Task goal:
Go through the listing and copy each line with the string "render".

Dataset rows:
— START —
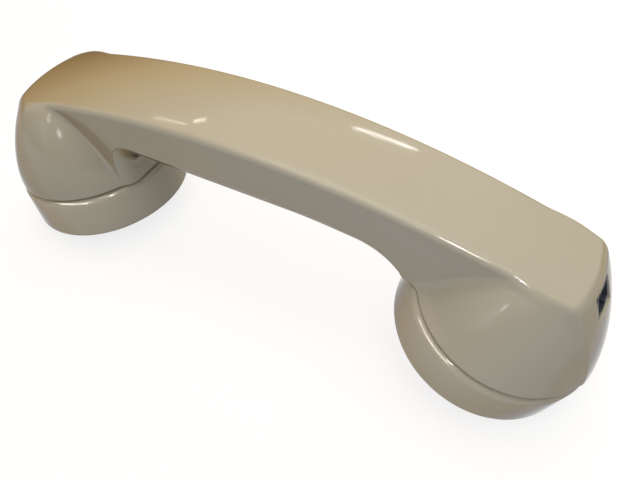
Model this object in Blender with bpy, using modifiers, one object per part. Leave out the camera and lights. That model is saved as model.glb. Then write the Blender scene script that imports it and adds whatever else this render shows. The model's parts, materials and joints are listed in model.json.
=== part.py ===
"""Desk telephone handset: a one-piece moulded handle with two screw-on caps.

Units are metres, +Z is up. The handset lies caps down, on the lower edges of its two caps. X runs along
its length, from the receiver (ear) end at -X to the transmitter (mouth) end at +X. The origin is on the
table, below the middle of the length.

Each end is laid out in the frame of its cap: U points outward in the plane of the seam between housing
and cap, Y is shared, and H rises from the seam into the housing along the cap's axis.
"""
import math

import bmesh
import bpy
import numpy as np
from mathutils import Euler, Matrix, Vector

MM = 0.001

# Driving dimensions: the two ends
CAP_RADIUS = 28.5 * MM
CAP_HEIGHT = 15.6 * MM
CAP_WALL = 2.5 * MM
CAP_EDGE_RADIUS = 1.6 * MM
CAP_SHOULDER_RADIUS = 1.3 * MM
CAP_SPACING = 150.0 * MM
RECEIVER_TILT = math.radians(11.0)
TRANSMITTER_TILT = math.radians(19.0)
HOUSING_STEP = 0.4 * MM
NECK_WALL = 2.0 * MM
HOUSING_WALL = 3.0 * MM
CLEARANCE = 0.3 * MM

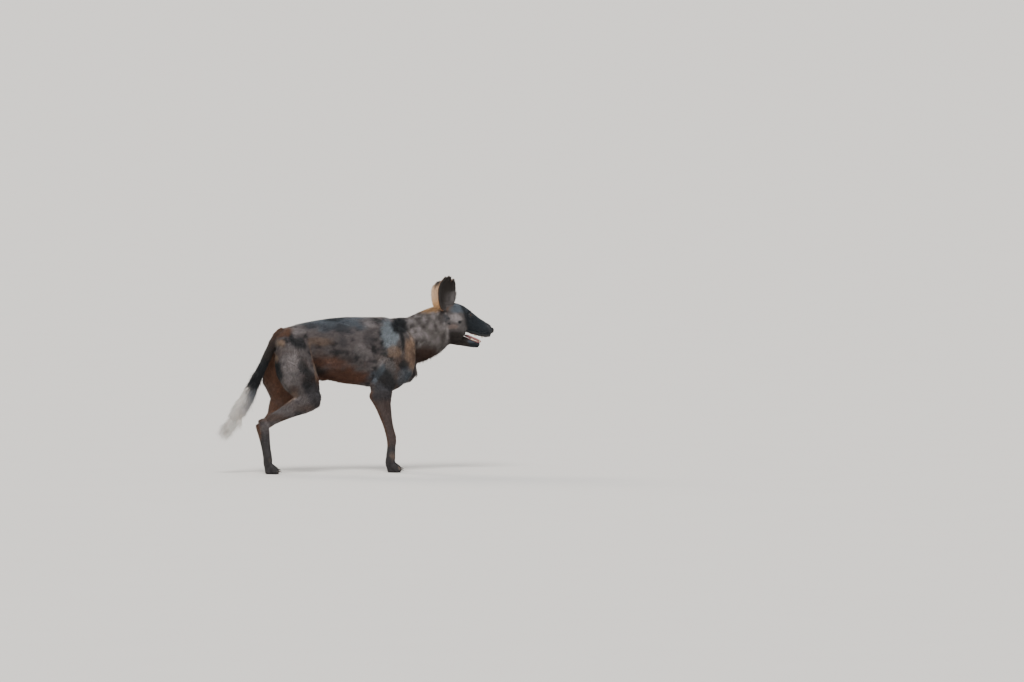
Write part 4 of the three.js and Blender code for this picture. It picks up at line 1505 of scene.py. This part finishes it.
— END —
— START —
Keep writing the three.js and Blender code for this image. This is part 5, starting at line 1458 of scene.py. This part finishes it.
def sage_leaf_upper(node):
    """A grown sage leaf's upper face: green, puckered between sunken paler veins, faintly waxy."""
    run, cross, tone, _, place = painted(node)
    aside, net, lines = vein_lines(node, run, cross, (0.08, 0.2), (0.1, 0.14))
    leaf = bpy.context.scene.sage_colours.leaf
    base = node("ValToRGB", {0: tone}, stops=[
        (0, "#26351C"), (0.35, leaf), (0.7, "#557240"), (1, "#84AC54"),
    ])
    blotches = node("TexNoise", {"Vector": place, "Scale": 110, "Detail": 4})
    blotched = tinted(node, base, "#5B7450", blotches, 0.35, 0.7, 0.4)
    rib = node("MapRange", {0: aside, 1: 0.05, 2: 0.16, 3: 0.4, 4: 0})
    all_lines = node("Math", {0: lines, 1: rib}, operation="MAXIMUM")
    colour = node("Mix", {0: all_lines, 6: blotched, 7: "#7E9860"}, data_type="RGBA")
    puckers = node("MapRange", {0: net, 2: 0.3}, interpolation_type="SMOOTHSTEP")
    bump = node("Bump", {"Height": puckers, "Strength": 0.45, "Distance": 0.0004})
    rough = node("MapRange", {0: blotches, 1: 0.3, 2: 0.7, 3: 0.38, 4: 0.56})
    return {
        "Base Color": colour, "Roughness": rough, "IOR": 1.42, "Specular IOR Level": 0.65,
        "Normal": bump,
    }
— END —
— START —
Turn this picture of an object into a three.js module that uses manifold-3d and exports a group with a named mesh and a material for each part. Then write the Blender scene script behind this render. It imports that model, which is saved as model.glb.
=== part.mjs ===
— END —
The output:
Model this object in Blender with bpy, using modifiers, one object per part. Leave out the camera and lights. That model is saved as model.glb. Then write the Blender scene script that imports it and adds whatever else this render shows. The model's parts, materials and joints are listed in model.json.
Turn this picture of an object into a three.js module that uses manifold-3d and exports a group with a named mesh and a material for each part. Then write the Blender scene script behind this render. It imports that model, which is saved as model.glb.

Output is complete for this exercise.